Report Reveals Wider Tracking of Mail in U.S.

Source: NYTimes

By RON NIXON

WASHINGTON — In a rare public accounting of its mass surveillance program, the United States Postal Service reported that it approved nearly 50,000 requests last year from law enforcement agencies and its own internal inspection unit to secretly monitor the mail of Americans for use in criminal and national security investigations.

The number of requests, contained in a little-noticed 2014 audit of the surveillance program by the Postal Service’s inspector general, shows that the surveillance program is more extensive than previously disclosed and that oversight protecting Americans from potential abuses is lax.

The audit, along with interviews and documents obtained by The New York Times under the Freedom of Information Act, offers one of the first detailed looks at the scope of the program, which has played an important role in the nation’s vast surveillance effort since the terrorist attacks of Sept. 11, 2001.

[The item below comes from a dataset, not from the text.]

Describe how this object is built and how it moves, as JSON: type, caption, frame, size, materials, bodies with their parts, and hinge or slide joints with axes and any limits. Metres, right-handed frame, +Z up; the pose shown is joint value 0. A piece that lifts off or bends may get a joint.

The audit found that in many cases the Postal Service approved requests to monitor an individual’s mail without adequately describing the reason or having proper written authorization.

FULL story at link.



Mail handlers in Virginia. The Postal Service approved nearly 50,000 requests last year to track the mail of Americans. Credit Luke Sharrett for The New York Times


Read more: http://www.nytimes.com/2014/10/28/us/us-secretly-monitoring-mail-of-thousands.html?partner=EXCITE&ei=5043&_r=0



At the bottom of the article is the time stamp: A version of this article appears in print on October 28, 2014, on page A1 of the New York edition with the headline: Report Reveals Wider Tracking of Mail in U.S..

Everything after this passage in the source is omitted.